Exercise directions:
List every line in this data where the string "with" occurs.

Provided entries:
>>>>>

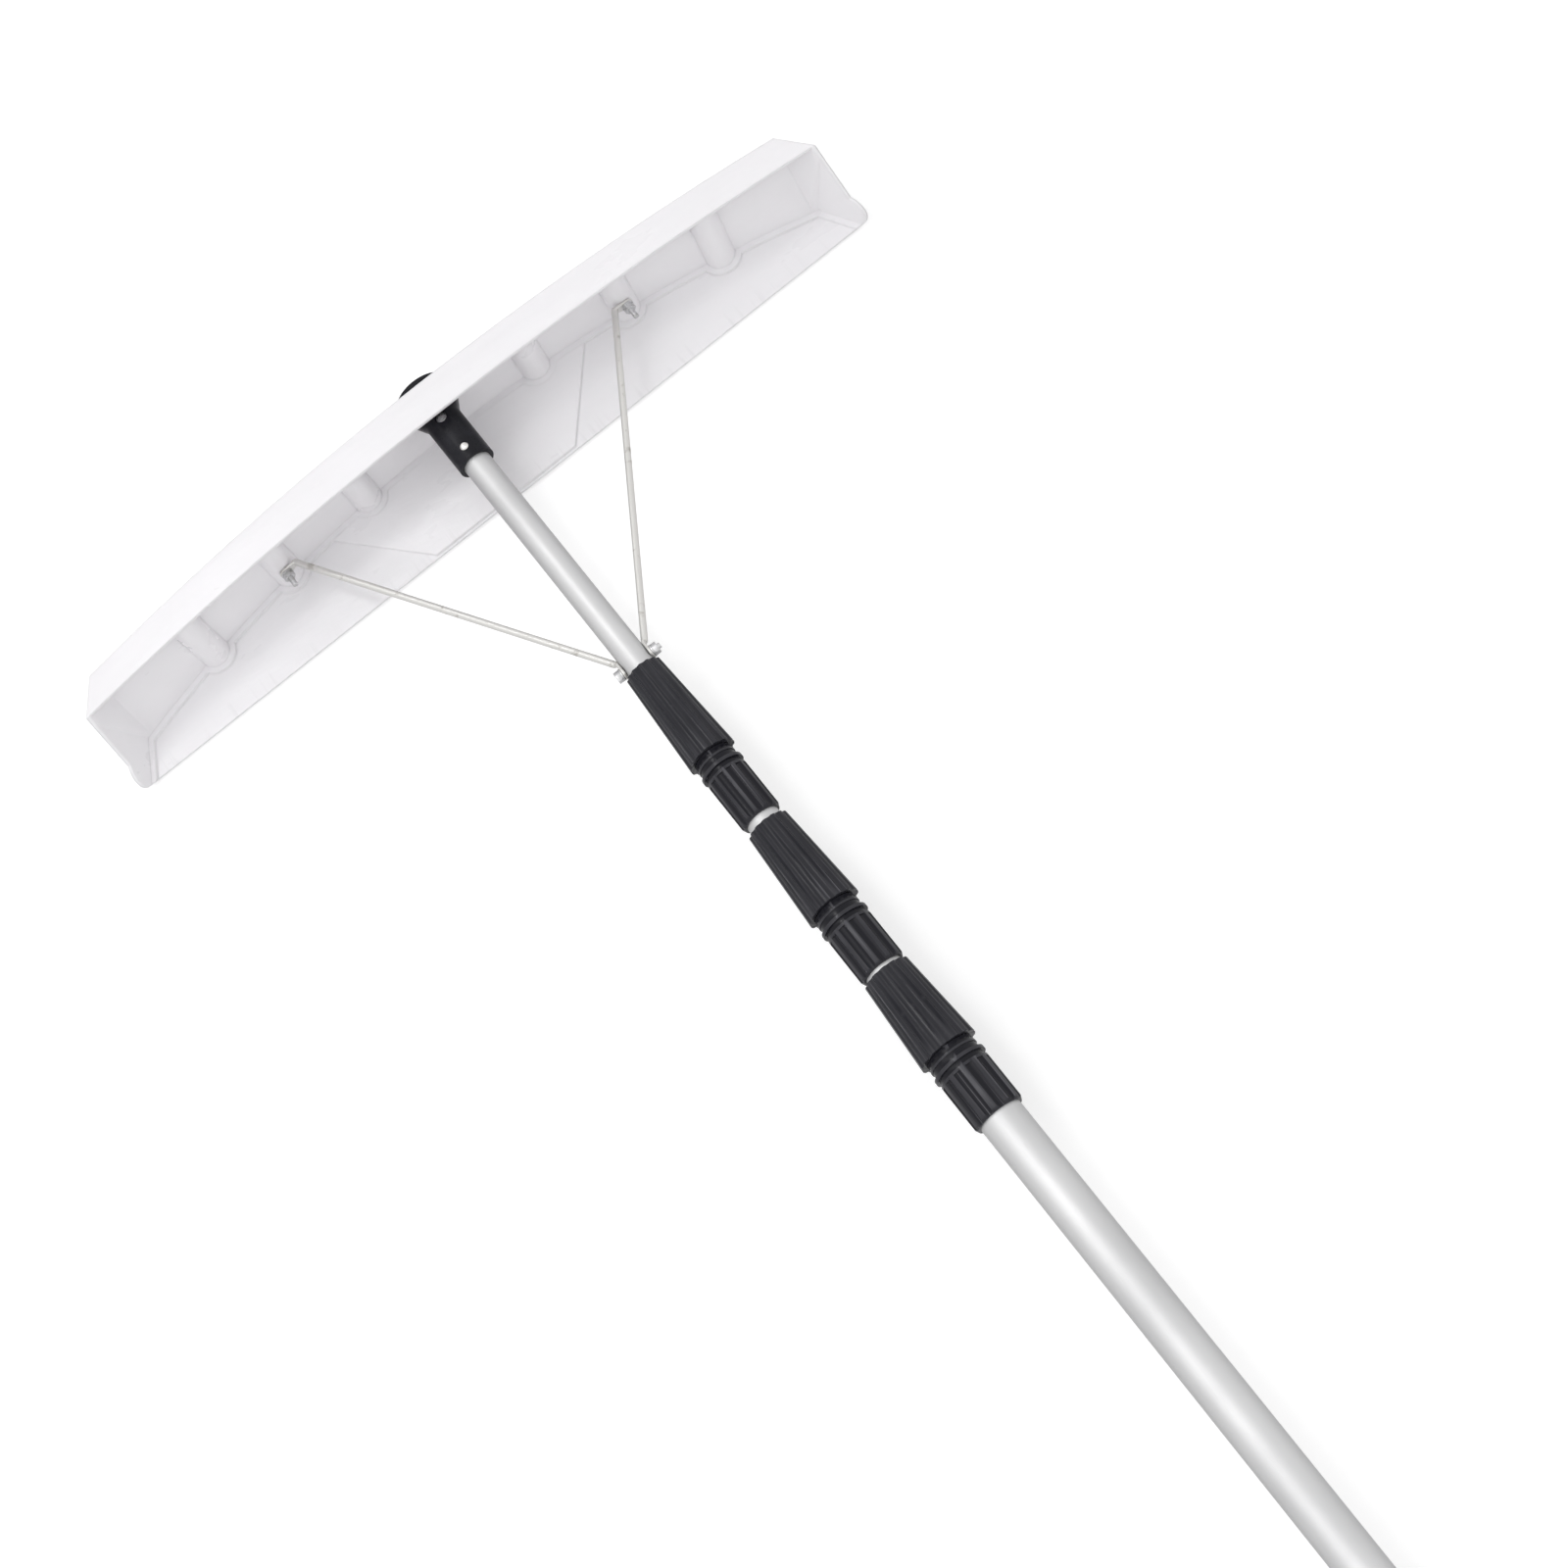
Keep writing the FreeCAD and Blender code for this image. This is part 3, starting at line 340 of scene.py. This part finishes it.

<<<<<
>>>>>

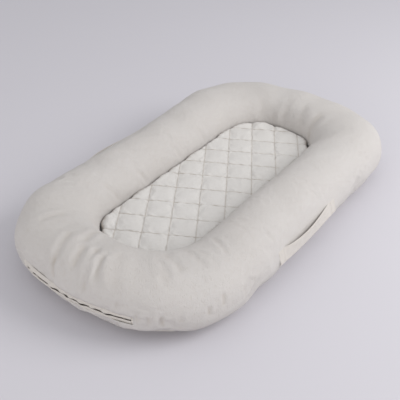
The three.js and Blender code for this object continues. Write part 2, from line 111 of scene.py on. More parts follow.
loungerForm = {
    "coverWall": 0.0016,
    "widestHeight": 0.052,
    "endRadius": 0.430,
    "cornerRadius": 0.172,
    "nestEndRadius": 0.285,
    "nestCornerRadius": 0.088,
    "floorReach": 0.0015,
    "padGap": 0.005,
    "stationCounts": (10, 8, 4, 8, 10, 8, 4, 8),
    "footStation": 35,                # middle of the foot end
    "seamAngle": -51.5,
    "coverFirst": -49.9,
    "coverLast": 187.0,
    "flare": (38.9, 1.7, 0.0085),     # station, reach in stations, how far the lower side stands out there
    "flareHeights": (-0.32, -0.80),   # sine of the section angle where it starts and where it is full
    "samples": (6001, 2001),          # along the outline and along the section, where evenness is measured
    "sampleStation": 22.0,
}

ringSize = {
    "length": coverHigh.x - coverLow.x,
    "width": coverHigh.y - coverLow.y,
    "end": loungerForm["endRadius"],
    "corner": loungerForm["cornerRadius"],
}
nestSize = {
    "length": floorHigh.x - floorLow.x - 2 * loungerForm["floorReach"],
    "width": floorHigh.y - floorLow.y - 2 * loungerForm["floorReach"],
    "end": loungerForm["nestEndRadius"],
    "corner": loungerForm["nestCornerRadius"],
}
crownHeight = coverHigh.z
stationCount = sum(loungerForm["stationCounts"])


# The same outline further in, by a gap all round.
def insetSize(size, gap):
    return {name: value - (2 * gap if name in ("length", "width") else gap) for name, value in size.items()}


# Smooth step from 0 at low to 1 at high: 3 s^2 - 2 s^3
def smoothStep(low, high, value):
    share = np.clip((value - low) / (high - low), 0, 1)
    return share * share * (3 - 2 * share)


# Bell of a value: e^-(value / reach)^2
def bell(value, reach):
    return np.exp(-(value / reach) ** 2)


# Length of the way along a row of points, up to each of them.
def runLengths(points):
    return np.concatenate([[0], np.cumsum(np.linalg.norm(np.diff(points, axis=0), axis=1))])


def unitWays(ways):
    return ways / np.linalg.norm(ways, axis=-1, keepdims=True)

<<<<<
>>>>>

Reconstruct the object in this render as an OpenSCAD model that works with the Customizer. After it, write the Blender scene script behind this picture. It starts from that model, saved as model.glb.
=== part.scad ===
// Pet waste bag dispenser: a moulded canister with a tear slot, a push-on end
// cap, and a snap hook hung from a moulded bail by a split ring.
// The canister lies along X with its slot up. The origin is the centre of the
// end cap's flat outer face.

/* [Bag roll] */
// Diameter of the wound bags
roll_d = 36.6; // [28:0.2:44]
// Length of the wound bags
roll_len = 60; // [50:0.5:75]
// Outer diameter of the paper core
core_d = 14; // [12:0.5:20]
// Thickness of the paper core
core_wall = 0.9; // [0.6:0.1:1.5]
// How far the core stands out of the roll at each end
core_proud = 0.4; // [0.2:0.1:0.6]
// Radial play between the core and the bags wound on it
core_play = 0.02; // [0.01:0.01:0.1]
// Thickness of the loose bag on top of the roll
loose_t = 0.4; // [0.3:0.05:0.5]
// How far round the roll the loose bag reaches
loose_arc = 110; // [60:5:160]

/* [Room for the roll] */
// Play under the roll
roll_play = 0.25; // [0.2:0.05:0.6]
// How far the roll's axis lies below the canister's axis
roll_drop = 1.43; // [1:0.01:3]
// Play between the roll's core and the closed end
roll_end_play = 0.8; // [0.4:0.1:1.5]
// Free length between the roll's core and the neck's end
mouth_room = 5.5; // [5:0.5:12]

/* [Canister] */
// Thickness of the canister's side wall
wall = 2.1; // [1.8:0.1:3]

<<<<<

Result below:
Reconstruct the object in this render as an OpenSCAD model that works with the Customizer. After it, write the Blender scene script behind this picture. It starts from that model, saved as model.glb.
// Pet waste bag dispenser: a moulded canister with a tear slot, a push-on end
// The canister lies along X with its slot up. The origin is the centre of the